Direction, Direction, Direction
Before beginning a rebuild on a squad, the first step is agreeing on a direction or a goal. At surface level, United will want to contend for everything, but this skips over the natural flow of contention and how a team gets to a point of achieving these goals.
This season lacked purpose for United. After stumbling out of the title race, giving up both domestic cups, and fizzling out in the Champions League, they seemed to call it a day and settle for the top four, another goal they’re failing to meet. The appointment of Ralf Rangnick as a consultant was a very positive start, despite the glaring stain the past six months have left on his reputation. Rangnick is a specialist in rebuilding and most importantly for United, cheap recruitment, meaning that the days of splashing the cash on the summer’s hottest name should be over. The 63-year-old German’s appointment wasn’t enough, with the team seeing its worst run of games in years but the hiring was out of panic, and Rangnick’s style was well beyond the capabilities of the side he inherited.
This is all to say that there is something to look forward to. The Rangnick-era of coaching has undone the locker room and any progress made by Ole Gunnar Solskjær, but a reported £1.5 million is expected to be off the books as a result of free agents leaving, giving Rangnick and Co. more room to build upwards. Another underrated addition to the recruitment is new manager Erik ten Hag, whose excellent run with Ajax over the past five years was led by his knack for finding and developing talent. There are already rumors of the Dutch manager bringing a lot of Ajax products with him to Manchester, as well as looking to revitalize lost talents such as Donny van de Beek, who enjoyed great success with Ajax and ten Hag.
All of these moves are signs of a defined direction. The added patience of United after hiring ten Hag is admirable as well, holding off on inquiries for players and rumors and instead of waiting on ten Hag to arrive and build from there. This is the most important concept of building a team as mentioned before, and the tactical foundation set by the former Ajax manager is one of the best places to start. All United needs to do is hold tight and continue down this path.
As with any rebuild, there will be a massive shift in structure and personnel on all levels of the club, but United’s board must find a way to naturally transition out of the post-Ferguson hole they find themselves in, starting with players.
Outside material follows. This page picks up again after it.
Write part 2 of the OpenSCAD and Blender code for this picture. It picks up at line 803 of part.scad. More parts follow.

The likes of Paul Pogba, Juan Mata, and Jesse Lingard are already on their way out, but it is clearly on their terms, suggesting that the Red Devils wouldn’t mind holding onto deadwood if it meant filling squad spots. It relates to the aforementioned “direction” that the club is heading but a natural push away from the old, underperforming squads of the past was very much needed for the board to move forward. Beyond free-agent departures, however, there needs to be more aggression in the outgoings to match the rapid and reckless spending Manchester United indulges in every summer.
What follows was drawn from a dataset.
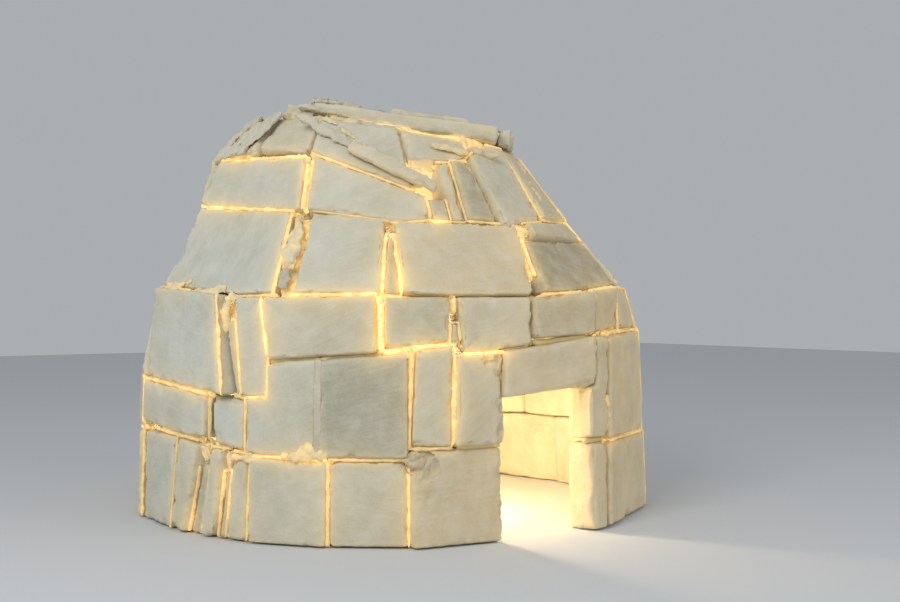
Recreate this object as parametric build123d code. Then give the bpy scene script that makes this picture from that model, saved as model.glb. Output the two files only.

Though ten Hag will be keen on reviving certain talents in the squad, players like David De Gea, Scott McTominay, and Aaron Wan-Bissaka should be on the transfer list, or at the very least looking to provide depth to the squad to make room for younger and better-fit players. Despite De Gea’s overperformance in goal, distribution remains a mighty struggle for the club legend, and with the board’s reluctance to purchase more composed, ball-playing defenders, the pressure only increases for De Gea who already struggles with composure on the ball. This is in contrast to McTominay and Wan-Bissaka however, who rarely provide anything positive but find themselves playing big minutes for the club weekly. This situation, in particular, is quite difficult as these three and many others were seen to be crucial parts of United’s success going forward but these tough decisions can lead to success if managed right, especially from a club that obviously favors a passive and reactionary approach to building a team.
A focal point for the top sides in Europe, Manchester United is in dire need of an ego-check among players, taking in more and more big names as summers go by without any real definition or agreement on their role in the team. Players like the aforementioned Jesse Lingard were promised big minutes and prohibited from joining other squads after a successful 2020-21 campaign with West Ham after an overvaluation from the club, leading to a public flare-up and his imminent departure from the club this summer as a free agent. Bigger names such as center-back and club captain Harry Maguire saw a rapid decline in performance following a stellar Euros campaign and as a result, got worse with every game he played while still being given big minutes. Rangnick’s reluctance in using a stronger approach to the team’s mentality is clearly to cushion whatever blow they face when ten Hag steps in but there is a clear lack of respect between the players and the interim coach that hasn’t been addressed and hampered their performance throughout the season.
The clear solution here is to reset the philosophy and recognize that though very capable, a person of Rangnick’s status is among the worst candidates for a six-month job and better suited for a long-term restructuring of a club, much like what ten Hag is heading into. This is quite reassuring for United fans everywhere going forward as just like Ralf, the Dutch manager demands respect for his intricate system where all players must have a clear role and agree to it no matter how big or small. This is a struggle that is easier to deal with over years rather than a few months as the Red Devils just did, and with a recruitment and development-heavy coach stepping into the role, Manchester United have a bright and exciting future ahead of them.